Все скромно, не Бог весть как красиво, но душевно и домовито. Чувствовалось, что люди строились и обзаводились на долгую и прочную жизнь, себе и детям на радость. Окружена была Ивановка такими же, как и она сама, небольшими именьицами, без барских роскошей и затей. Лишь в последних многовековых вознесенских дубах, развалившихся, как и вся старая Россия, на наших глазах, чувствовались остатки широкой планировки английского парка.

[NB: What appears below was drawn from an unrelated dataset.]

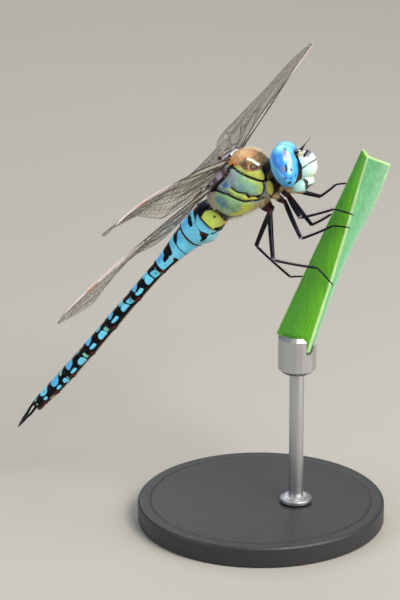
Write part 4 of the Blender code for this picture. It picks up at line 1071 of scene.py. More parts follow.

В наше время Вознесенское было уже не барским имением, а доходным предприятием лесоторговца Туманова, рыжего с поросячьим лицом «кулака», не признававшего над собою ничьей власти, кроме власти старика–отца, человека во всех отношениях весьма замечательного и всеми уважаемого. Детей у Туманова, еще молодого мужика, была куча — мал–мала меньше и все в отца: рыжеватые, в веснушках, с белыми ресницами и бровями. Три старших сына–подростка, намечались такими же предприимчивыми хозяевами, как отец. Тумановы пахали на трех битюгах, доили четырех коров–ведерниц, занимались извозом и жгли уголь, купив у помещика по дешевке 50 десятин

Большую роль в деревне играл брат Туманова, юродивый Пашка, который зиму и лето слонялся по деревням и именьям, подбирая с земли и подбрасывая в воздух щепки и прутья. Обыкновенно этот безвредный, немой идиот бывал тих и спокоен, но временами на него находило странное возбуждение: тогда он громко мычал и, густо краснея, гневно потрясал кулаками. Вера в Бога у ивановских мужиков была не очень крепка, но в Пашку, «Божьего человека», твердо верили не только бабы и детишки, но и мужики. Держалась эта вера на том, что и в большие морозы Пашка всегда ходил босой, в одной рубахе и безо всякого вреда для себя глотал селедочные головы и кости.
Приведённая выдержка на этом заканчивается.